Set exercise — Below is the data. Give it again, complete and exact.

Raw data —

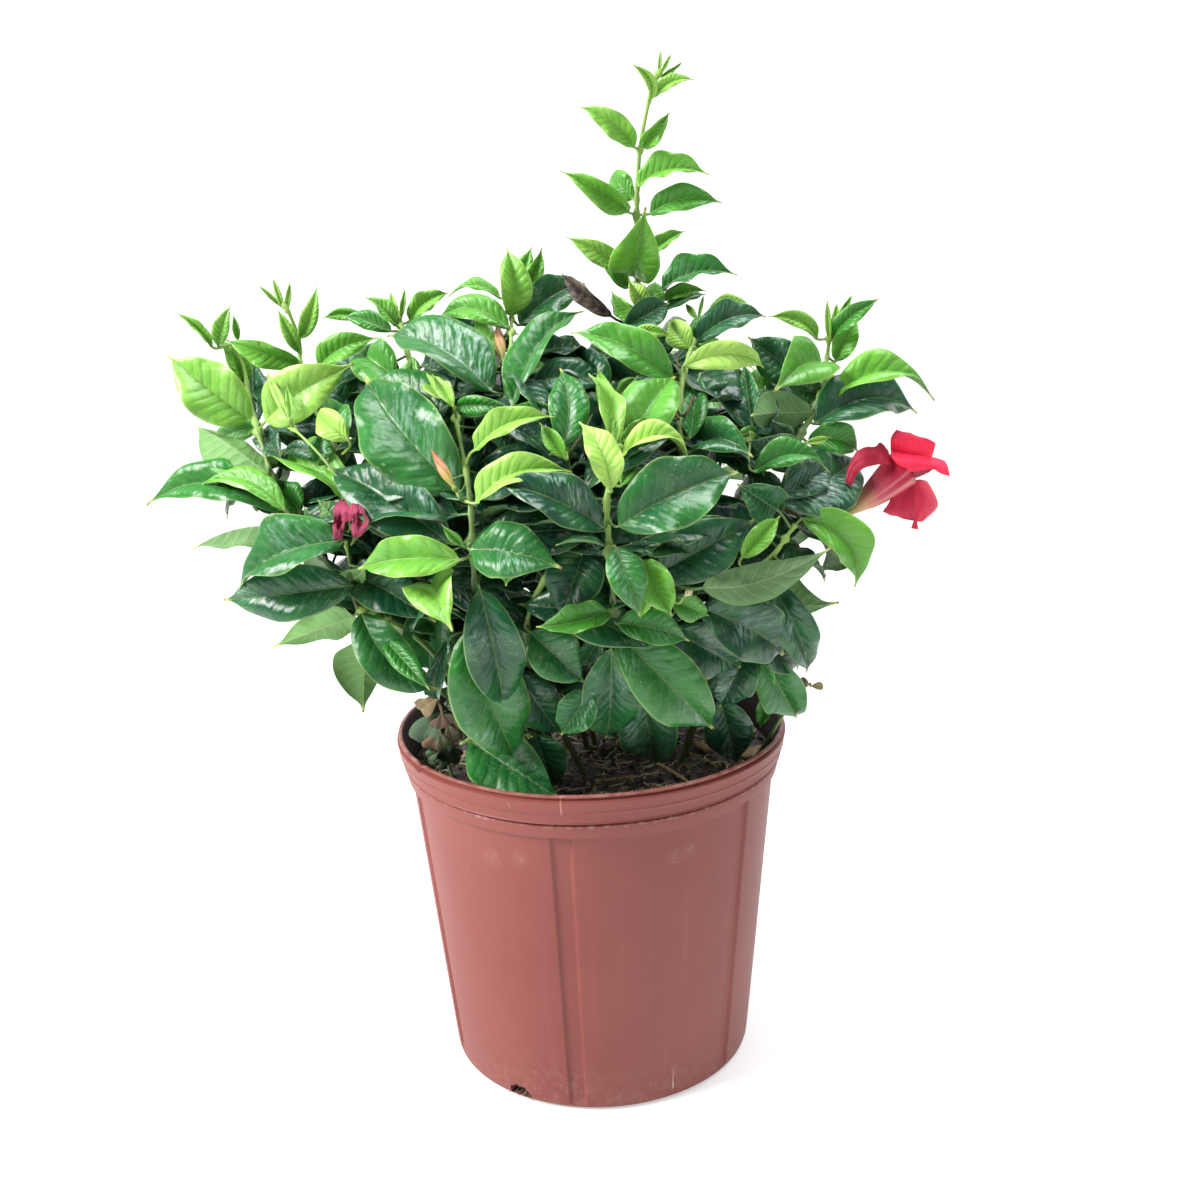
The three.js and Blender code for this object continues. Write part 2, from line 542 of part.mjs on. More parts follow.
// One body of several. A pocket that crossing leaves close in would be a shell of its own inside, so it is filled.
function joined(solids) {
  const whole = solids.reduce((sum, piece) => sum.add(piece));
  const shells = whole.decompose().filter((shell) => shell.volume() > 0);
  return shells.reduce((sum, shell) => sum.add(shell));
}

function paint(color, roughness) {
  return new THREE.MeshStandardMaterial({ color, roughness, metalness: 0 });
}

// A closed ring of points for a round section with a few flat sides.
function ring(radius, sides) {
  const points = [];
  for (let i = 0; i < sides; i++) {
    const angle = (2 * Math.PI * i) / sides;
    points.push(new THREE.Vector2(radius * Math.cos(angle), radius * Math.sin(angle)));
  }
  return new THREE.Shape(points);
}

function tube(curve, radius, sides, steps) {
  return solidOf(new THREE.ExtrudeGeometry(ring(radius, sides), { steps, extrudePath: curve, bevelEnabled: false }));
}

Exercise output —
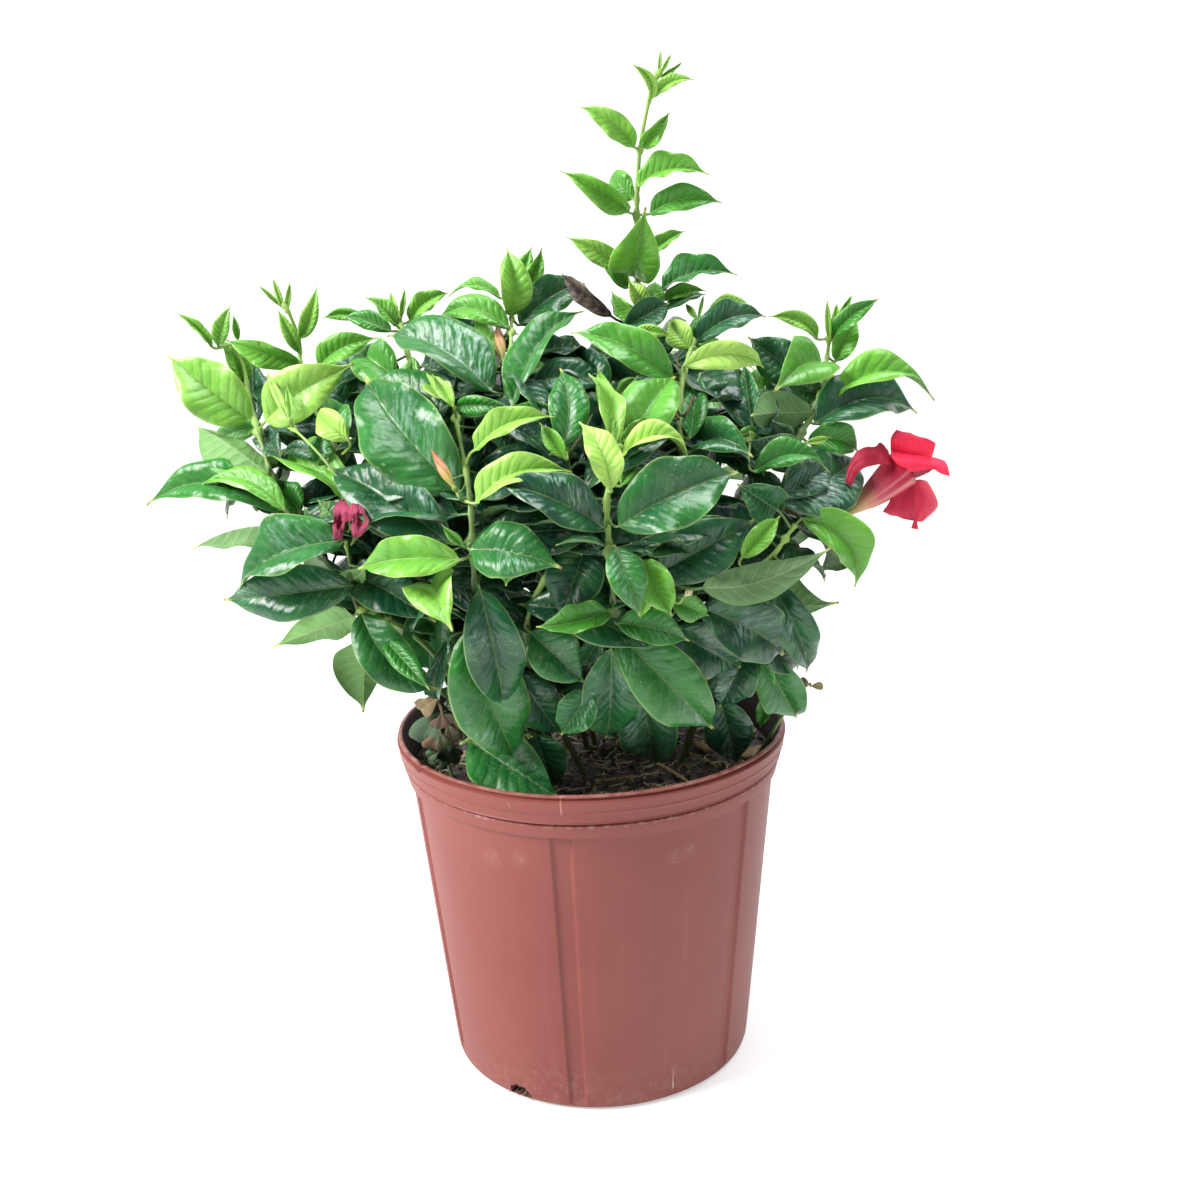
The three.js and Blender code for this object continues. Write part 2, from line 542 of part.mjs on. More parts follow.
// One body of several. A pocket that crossing leaves close in would be a shell of its own inside, so it is filled.
function joined(solids) {
  const whole = solids.reduce((sum, piece) => sum.add(piece));
  const shells = whole.decompose().filter((shell) => shell.volume() > 0);
  return shells.reduce((sum, shell) => sum.add(shell));
}

function paint(color, roughness) {
  return new THREE.MeshStandardMaterial({ color, roughness, metalness: 0 });
}

// A closed ring of points for a round section with a few flat sides.
function ring(radius, sides) {
  const points = [];
  for (let i = 0; i < sides; i++) {
    const angle = (2 * Math.PI * i) / sides;
    points.push(new THREE.Vector2(radius * Math.cos(angle), radius * Math.sin(angle)));
  }
  return new THREE.Shape(points);
}

function tube(curve, radius, sides, steps) {
  return solidOf(new THREE.ExtrudeGeometry(ring(radius, sides), { steps, extrudePath: curve, bevelEnabled: false }));
}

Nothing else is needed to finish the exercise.